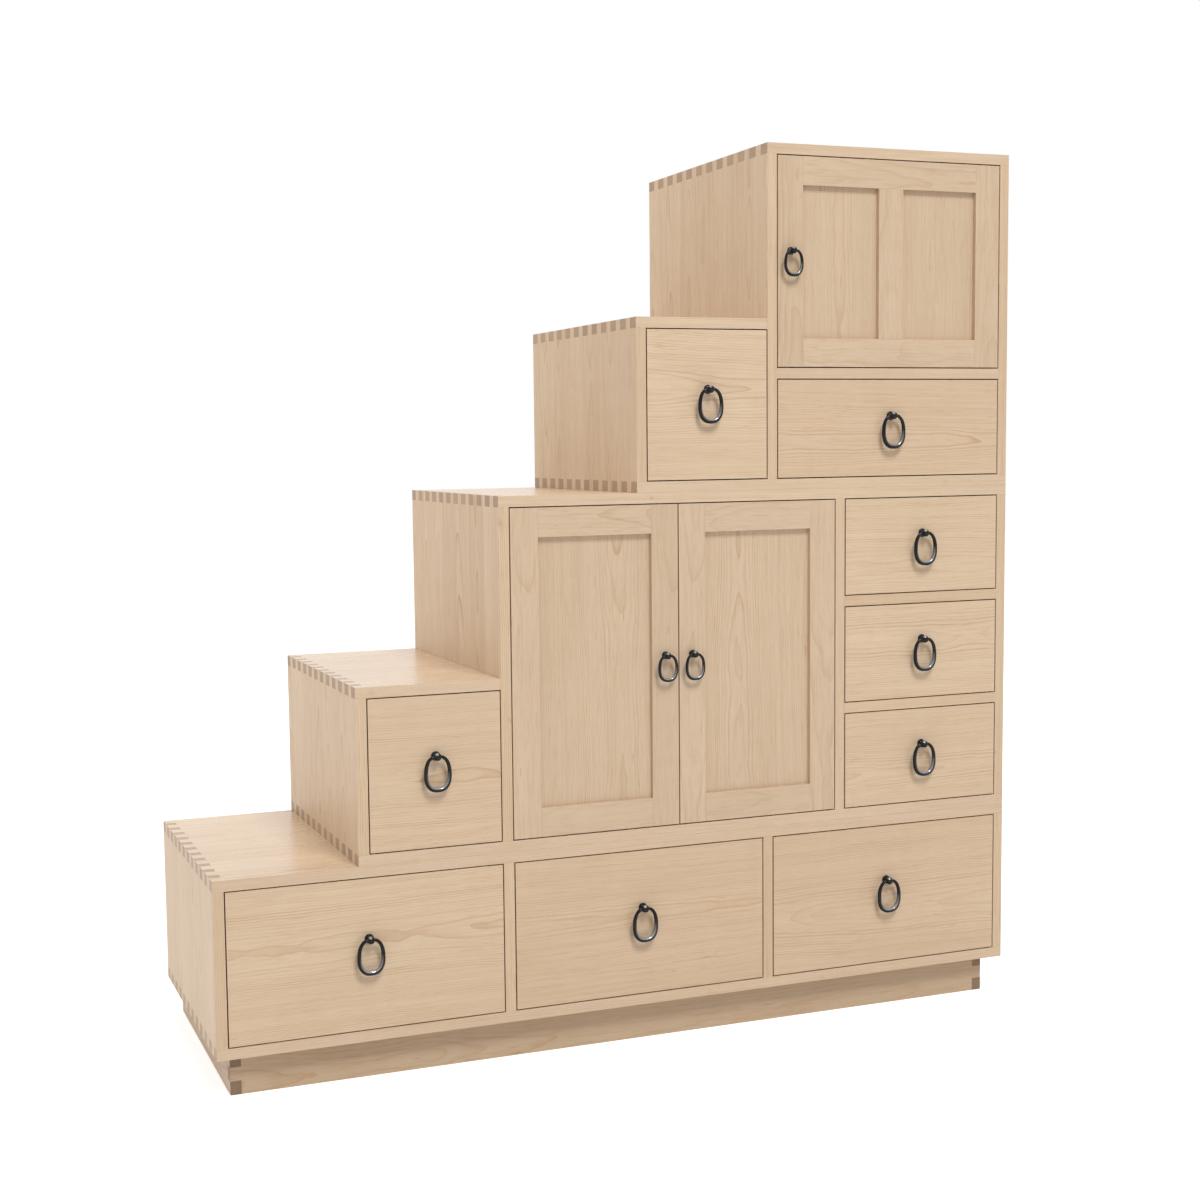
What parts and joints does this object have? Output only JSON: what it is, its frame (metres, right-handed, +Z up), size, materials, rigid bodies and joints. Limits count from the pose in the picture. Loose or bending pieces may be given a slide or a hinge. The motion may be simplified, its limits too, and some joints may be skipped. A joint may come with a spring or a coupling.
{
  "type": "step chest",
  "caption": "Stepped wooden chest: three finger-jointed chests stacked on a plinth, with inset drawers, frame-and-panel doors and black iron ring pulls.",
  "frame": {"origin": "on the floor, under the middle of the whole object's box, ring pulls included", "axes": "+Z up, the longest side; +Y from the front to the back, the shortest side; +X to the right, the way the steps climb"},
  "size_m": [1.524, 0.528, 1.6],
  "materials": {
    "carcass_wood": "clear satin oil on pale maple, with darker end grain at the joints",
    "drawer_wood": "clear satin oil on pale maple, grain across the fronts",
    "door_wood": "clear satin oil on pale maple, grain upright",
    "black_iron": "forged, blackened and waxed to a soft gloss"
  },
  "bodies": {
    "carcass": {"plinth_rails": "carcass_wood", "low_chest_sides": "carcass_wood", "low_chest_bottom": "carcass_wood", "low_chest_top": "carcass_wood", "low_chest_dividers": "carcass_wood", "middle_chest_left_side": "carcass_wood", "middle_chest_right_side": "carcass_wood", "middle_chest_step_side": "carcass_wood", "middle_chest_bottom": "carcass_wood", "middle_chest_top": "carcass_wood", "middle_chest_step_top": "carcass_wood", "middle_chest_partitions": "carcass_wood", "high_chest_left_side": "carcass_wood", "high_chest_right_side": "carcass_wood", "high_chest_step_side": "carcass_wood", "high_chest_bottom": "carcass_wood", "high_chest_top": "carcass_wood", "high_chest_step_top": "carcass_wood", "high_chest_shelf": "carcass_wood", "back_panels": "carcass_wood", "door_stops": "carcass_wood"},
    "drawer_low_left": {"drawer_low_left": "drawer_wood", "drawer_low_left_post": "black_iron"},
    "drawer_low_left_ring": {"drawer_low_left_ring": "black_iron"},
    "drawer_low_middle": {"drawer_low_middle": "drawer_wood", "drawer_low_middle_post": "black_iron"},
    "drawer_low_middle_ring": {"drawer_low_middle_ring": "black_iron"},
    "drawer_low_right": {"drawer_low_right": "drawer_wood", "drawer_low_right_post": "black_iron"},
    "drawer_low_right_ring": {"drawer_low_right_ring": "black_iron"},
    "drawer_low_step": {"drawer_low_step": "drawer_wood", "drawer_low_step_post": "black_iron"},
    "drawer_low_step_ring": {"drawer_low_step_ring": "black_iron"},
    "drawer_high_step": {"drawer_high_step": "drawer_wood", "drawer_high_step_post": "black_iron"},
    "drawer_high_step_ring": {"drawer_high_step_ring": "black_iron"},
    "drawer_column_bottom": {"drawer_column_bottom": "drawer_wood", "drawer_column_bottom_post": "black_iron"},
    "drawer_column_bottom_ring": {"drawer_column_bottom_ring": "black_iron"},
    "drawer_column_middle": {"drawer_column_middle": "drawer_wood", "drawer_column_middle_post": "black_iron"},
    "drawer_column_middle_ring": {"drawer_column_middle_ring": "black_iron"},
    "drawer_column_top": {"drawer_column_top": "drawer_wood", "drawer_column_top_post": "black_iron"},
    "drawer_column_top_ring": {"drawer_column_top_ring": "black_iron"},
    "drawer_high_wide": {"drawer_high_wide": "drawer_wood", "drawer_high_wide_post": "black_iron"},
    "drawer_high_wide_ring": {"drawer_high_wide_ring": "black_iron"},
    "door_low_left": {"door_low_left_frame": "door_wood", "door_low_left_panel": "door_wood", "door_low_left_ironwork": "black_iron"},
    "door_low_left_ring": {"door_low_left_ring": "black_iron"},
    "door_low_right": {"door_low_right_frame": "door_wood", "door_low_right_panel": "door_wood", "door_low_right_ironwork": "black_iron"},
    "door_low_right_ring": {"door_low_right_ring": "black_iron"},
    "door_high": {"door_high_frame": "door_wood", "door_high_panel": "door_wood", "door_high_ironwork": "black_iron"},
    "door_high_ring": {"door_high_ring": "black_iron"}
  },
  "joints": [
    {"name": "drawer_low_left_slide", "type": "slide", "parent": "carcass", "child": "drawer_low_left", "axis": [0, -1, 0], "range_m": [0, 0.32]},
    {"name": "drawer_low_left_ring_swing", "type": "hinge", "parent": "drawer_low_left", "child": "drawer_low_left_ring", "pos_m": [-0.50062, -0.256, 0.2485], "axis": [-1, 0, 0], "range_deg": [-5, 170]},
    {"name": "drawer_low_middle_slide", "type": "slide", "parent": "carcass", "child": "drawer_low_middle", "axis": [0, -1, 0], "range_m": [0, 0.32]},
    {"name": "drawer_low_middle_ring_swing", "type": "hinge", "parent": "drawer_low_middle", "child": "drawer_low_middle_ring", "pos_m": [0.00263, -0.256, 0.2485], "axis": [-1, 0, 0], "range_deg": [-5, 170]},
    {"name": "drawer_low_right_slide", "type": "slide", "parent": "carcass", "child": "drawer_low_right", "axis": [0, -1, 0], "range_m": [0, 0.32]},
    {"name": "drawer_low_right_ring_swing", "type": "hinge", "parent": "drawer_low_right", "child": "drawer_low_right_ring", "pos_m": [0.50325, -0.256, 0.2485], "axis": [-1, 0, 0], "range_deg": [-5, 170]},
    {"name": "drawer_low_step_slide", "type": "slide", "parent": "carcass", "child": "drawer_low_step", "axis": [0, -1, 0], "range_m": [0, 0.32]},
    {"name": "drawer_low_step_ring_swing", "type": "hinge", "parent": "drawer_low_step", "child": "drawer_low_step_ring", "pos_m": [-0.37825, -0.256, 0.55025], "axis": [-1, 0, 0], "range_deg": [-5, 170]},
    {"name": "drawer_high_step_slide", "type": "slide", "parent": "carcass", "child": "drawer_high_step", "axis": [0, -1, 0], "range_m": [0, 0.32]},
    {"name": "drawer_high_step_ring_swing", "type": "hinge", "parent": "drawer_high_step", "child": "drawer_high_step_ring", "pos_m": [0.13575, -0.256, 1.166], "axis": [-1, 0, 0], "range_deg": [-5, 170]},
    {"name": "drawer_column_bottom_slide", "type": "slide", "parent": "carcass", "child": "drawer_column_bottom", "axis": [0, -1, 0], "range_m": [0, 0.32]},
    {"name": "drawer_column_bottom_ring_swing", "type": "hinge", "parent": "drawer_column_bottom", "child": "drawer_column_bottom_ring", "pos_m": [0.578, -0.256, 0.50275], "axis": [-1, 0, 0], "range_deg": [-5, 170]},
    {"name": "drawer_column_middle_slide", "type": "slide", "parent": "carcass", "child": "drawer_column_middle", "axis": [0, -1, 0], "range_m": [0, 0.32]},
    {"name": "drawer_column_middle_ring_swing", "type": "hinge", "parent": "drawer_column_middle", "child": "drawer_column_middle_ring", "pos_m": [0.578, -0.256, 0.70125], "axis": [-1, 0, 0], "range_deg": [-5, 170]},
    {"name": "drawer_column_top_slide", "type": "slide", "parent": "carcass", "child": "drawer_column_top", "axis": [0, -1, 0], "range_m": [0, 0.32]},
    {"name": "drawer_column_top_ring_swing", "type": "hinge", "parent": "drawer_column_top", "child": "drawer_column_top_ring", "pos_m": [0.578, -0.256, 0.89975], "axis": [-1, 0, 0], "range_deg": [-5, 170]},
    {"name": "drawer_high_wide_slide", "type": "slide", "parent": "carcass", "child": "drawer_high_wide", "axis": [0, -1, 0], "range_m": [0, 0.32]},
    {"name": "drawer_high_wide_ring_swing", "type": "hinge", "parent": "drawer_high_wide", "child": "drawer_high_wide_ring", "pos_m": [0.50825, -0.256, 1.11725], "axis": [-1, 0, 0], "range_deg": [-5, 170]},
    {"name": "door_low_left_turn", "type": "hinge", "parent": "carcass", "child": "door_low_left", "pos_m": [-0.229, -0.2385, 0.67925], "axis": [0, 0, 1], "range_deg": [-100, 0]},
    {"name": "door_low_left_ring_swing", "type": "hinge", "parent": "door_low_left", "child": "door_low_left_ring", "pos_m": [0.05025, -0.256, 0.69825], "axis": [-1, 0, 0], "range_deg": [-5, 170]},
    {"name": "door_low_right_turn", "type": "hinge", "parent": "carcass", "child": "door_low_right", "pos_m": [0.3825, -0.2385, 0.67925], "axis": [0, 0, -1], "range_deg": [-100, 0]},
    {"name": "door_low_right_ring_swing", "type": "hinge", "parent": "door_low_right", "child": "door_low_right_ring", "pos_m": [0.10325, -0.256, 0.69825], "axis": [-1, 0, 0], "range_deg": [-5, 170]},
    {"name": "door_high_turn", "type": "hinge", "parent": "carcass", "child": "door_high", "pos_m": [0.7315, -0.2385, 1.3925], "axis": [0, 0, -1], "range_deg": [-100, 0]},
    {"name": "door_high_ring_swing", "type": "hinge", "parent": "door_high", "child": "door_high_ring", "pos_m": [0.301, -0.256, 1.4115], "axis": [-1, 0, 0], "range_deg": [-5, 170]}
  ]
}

——————

Looking at the material above, count the lines containing the string "bodies" and reply with the count alone.

■ TASK OUTPUT ■
2